Which fields should be present in the [[[Geographical/Spatial Index#RowSet|RowSet]]], and how these fields are to be handled by the Geo Index is specified through a GeoIndexType; an XML document conforming to the GeoIndexType schema. A GeoIndexType contains a field list which contains all the fields which should be stored in order to be presented in the query results or used for refinement. The following is a possible IndexType for the type of ROWSET shown above:

    <index-type>
        <field-list>
            <field name="StartTime">
                <type>date</type>
                <return>yes</return>
            </field>
            <field name="EndTime">
                <type>date</type>
                <return>yes</return>
            </field>
        </field-list>
    </index-type>

Fields present in the ROWSET but not in the IndexType will be skipped.
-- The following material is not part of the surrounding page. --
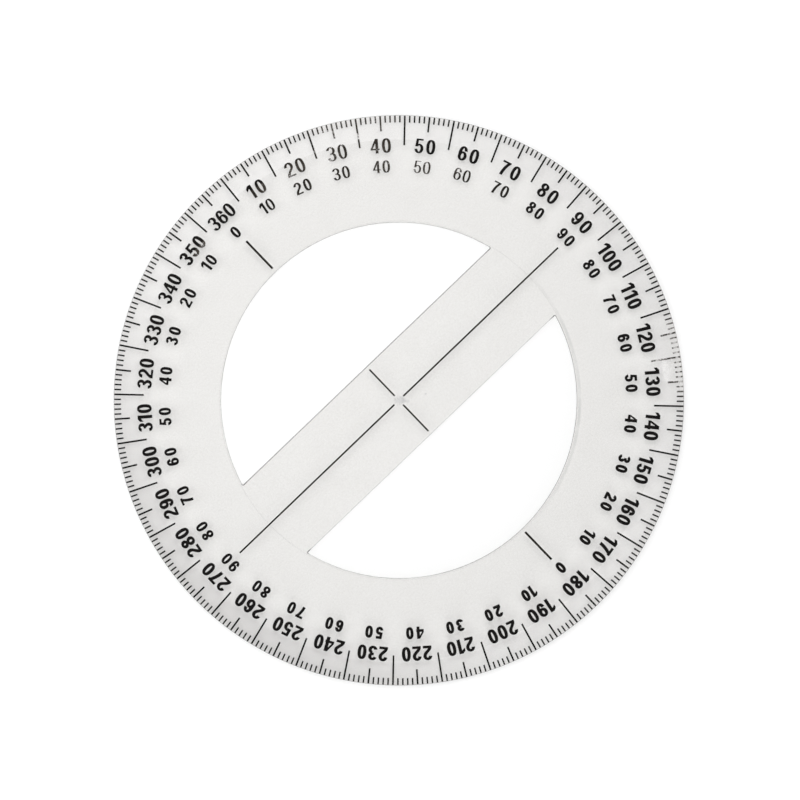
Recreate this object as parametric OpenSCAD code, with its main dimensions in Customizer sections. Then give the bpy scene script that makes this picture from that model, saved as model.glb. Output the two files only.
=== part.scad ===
// Circular protractor for a full turn, one clear moulding printed in black on its top face.
// Millimetres, +Z up through the printed face, origin at the centre of the flat back face.
// The bar lies along X, with the 90 degree mark at +X and the zero mark at +Y.
// The degrees run clockwise, seen from above.

/* [Plate] */
// Diameter of the plate over its rim
disc_dia = 150; // [142:1:200]
// Thickness of the plate inside the bevel
disc_t = 2; // [1.6:0.1:3]
// Thickness left at the rim
rim_t = 1; // [0.6:0.1:1.4]
// Width of the bevelled band that carries the degree marks
bevel_w = 6; // [4:0.5:9]
// Width of the small flat that breaks each sharp edge
edge_break = 0.15; // [0.05:0.05:0.25]

/* [Windows and bar] */
// Width of the printed band of the ring, from the rim in to the end of the numbers
band_w = 17.1; // [14:0.1:19]
// Width of the clear band between the printed band of the ring and the windows
clear_w = 11.2; // [8:0.1:16]
// Width of the bar between the windows
bar_w = 24.6; // [18:0.2:36]
// Draft of the window walls in degrees, wider at the back
window_draft = 3; // [0:0.5:6]
// Distance from the window circle to the step in the back face
ledge_w = 0.7; // [0.4:0.1:2]
// Depth by which the bar and the ledge stand back from the back face
step_depth = 0.15; // [0.05:0.05:0.3]

/* [Gate mark] */
// Diameter of the dimple that the mould leaves at the centre of the back
dimple_dia = 3.2; // [2:0.1:6]
// Depth of the dimple
dimple_depth = 0.4; // [0.2:0.05:0.6]
// Diameter of the broken stub in the dimple
stub_dia = 1.2; // [0.6:0.1:1.6]
// Height of the stub, less than the depth of the dimple
stub_h = 0.15; // [0.05:0.05:0.15]

/* [Degree marks] */
// Width of the marks at the single degrees
one_w = 0.4; // [0.2:0.02:0.6]
// Width of the marks at the tens and the fives
long_w = 0.46; // [0.2:0.02:0.6]
// Length of the marks at the single degrees
one_len = 1.95; // [1:0.05:3]
// Length of the marks at the tens, above the numbers
ten_len = 4.2; // [3:0.1:5.5]
// Length of the marks at the fives, between the numbers
five_len = 8; // [5:0.1:11]
// Thickness of the printed ink
ink_t = 0.03; // [0.01:0.01:0.1]

/* [Printed lines] */
// Width of the line along the bar and of the line across it
line_w = 0.44; // [0.2:0.02:0.8]
// Width of the zero lines on the ring
zero_w = 0.58; // [0.3:0.02:1]
// Distance that the lines keep from the centre
centre_clear = 1.6; // [0.5:0.1:4]
// Distance that the line across the bar keeps from the bar's edges
cross_clear = 1.1; // [0.4:0.1:3]
// Distance that the zero lines keep from the window circle
zero_clear = 1.2; // [0.5:0.1:2.4]

/* [Hidden] */
$fn = 180;
plate_colour = [0.9, 0.92, 0.92, 0.6];
ink_colour = [0.05, 0.05, 0.05];
full_turn = 360;
one_step = 1;
five_step = 5;
ten_step = 10;
dimple_floor_share = 0.7;
stub_tip_share = 0.8;
disc_r = disc_dia / 2;
flat_r = disc_r - bevel_w;
line_end_r = disc_r - band_w;
window_r = line_end_r - clear_w;
bar_half = bar_w / 2;
step_r = window_r + ledge_w;
dimple_r = dimple_dia / 2;
dimple_floor_r = dimple_floor_share * dimple_r;
stub_r = stub_dia / 2;
stub_tip_r = stub_tip_share * stub_r;
dimple_z = step_depth + dimple_depth;
rim_break_r = disc_r - edge_break;
bevel_slope = (disc_t - rim_t) / bevel_w;
// How far the window cutter runs past both faces
over = 1;

// Height of the printed face at a distance r from the centre: flat, then down the bevel
function top_z(r) = r <= flat_r ? disc_t : disc_t - (r - flat_r) * bevel_slope;

// Right half of the moulding's section, turned about the centre. From the stub and dimple
// at the centre of the back, out along the step and the back face, and up round the rim.
module plate_section() {
    polygon([
        [0, dimple_z - stub_h],
        [stub_tip_r, dimple_z - stub_h],
        [stub_r, dimple_z],
        [dimple_floor_r, dimple_z],
        [dimple_r, step_depth],
        [step_r - step_depth, step_depth],
        [step_r, 0],
        [rim_break_r, 0],
        [disc_r, edge_break],
        [disc_r, top_z(rim_break_r) - edge_break],
        [rim_break_r, top_z(rim_break_r)],
        [flat_r, disc_t],
        [0, disc_t]
    ]);
}

// Side of a window from the back face up, at a distance d from the bar or the centre.
// The wall leans by the draft, and a broken edge opens at each face. way is 1 where the
// window grows outwards and -1 where it grows inwards.
function window_side(d, way) =
    let (lean = (disc_t - step_depth - 2 * edge_break) * tan(window_draft))
    [
        [d + way * (lean + edge_break + over), step_depth - over],
        [d + way * lean, step_depth + edge_break],
        [d, disc_t - edge_break],
        [d + way * (edge_break + over), disc_t + over]
    ];

// The round wall of both windows
module window_circle() {
    rotate_extrude()
        polygon(concat([[0, step_depth - over]], window_side(window_r, 1), [[0, disc_t + over]]));
}

// Everything on the +Y side of the bar, bounded by the bar's long wall
module beside_bar() {
    rotate([90, 0, 90])
        linear_extrude(2 * disc_r, center = true)
            polygon(concat(
                [[disc_r, step_depth - over]],
                window_side(bar_half, -1),
                [[disc_r, disc_t + over]]
            ));
}

// One D shaped window, on the +Y side of the bar
module window_cut() {
    intersection() {
        window_circle();
        beside_bar();
    }
}

// The one piece moulding: bevelled ring, bar and two windows
module clear_plate() {
    color(plate_colour)
        difference() {
            rotate_extrude() plate_section();
            window_cut();
            mirror([0, 1, 0]) window_cut();
        }
}

// One printed mark from the rim inwards, lying on the bevel and, if it is long, on the flat
module degree_mark(mark_len, mark_w) {
    inner_r = disc_r - mark_len;
    knee = inner_r < flat_r ? [flat_r] : [];
    stops = concat([inner_r], knee, [rim_break_r]);
    last = len(stops) - 1;
    under = [for (r = stops) [r, top_z(r)]];
    over_ink = [for (i = [last:-1:0]) [stops[i], top_z(stops[i]) + ink_t]];
    rotate([90, 0, 90])
        linear_extrude(mark_w, center = true)
            polygon(concat(under, over_ink));
}

// Places its child at an angle in degrees, clockwise from +Y
module at_degree(angle) {
    rotate([0, 0, -angle]) children();
}

module one_degree_marks() {
    color(ink_colour)
        for (angle = [0:one_step:full_turn - one_step])
            if (angle % five_step != 0)
                at_degree(angle) degree_mark(one_len, one_w);
}

module five_degree_marks() {
    color(ink_colour)
        for (angle = [five_step:ten_step:full_turn])
            at_degree(angle) degree_mark(five_len, long_w);
}

module ten_degree_marks() {
    color(ink_colour)
        for (angle = [0:ten_step:full_turn - ten_step])
            at_degree(angle) degree_mark(ten_len, long_w);
}

// A printed stroke on the flat face, on the centre line of its angle
module flat_stroke(angle, from_r, to_r, width) {
    at_degree(angle)
        translate([-width / 2, from_r, disc_t])
            cube([width, to_r - from_r, ink_t]);
}

// The line along the bar from 270 to 90 degrees, open at the centre
module diameter_line() {
    color(ink_colour)
        for (angle = [90, 270])
            flat_stroke(angle, centre_clear, line_end_r, line_w);
}

// The short line across the bar, open at the centre
module centre_line() {
    color(ink_colour)
        for (angle = [0, 180])
            flat_stroke(angle, centre_clear, bar_half - cross_clear, line_w);
}

// The zero lines on the ring, on both sides of the windows
module zero_lines() {
    color(ink_colour)
        for (angle = [0, 180])
            flat_stroke(angle, window_r + zero_clear, line_end_r, zero_w);
}

clear_plate();
one_degree_marks();
five_degree_marks();
ten_degree_marks();
diameter_line();
centre_line();
zero_lines();
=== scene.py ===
# Circular protractor: a clear moulding with black print, on a white ground, seen from straight above.
import math

import bmesh
import bpy
from mathutils import Matrix, Vector
from mathutils.geometry import delaunay_2d_cdt, tessellate_polygon


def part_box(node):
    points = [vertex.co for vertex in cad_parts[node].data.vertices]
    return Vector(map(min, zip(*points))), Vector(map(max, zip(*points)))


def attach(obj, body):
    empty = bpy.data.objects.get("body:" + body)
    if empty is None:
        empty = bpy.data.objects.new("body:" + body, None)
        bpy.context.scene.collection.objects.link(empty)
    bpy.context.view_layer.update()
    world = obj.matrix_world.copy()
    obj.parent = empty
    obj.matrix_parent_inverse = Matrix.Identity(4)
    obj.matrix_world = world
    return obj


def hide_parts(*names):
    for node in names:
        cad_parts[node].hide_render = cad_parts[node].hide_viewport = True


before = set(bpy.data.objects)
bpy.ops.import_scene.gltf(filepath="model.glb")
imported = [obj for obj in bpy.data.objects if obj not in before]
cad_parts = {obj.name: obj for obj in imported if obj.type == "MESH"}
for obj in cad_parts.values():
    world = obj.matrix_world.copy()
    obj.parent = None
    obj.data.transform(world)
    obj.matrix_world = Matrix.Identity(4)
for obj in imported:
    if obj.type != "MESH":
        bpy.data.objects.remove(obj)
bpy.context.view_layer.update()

mm = 0.001
scene = bpy.context.scene
scene.view_settings.view_transform = "Standard"
print("frame loaded:", len(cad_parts), "nodes")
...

Fields present in the IndexType but not in a ROW in the ROWSET will cause an exception. The two elements under each "field" element are used to define that field should be handled. The meaning and expected content of each of them is explained bellow:

  • type specifies the data type of the field. Accepted values are:
    • SHORT - A number fitting into a Java "short"
    • INT - A number fitting into a Java "short"
    • LONG - A number fitting into a Java "short"
    • DATE - A date in the format yyyy-MM-dd'T'HH:mm:ss.s where only yyyy is mandatory
    • FLOAT - A decimal number fitting into a Java "float"
    • DOUBLE - A decimal number fitting into a Java "double"
    • STRING - A string with a maximum length of 40 (or so...)
  • return specifies whether the field should be returned in the results from a query. "yes" and "no" are the only accepted values.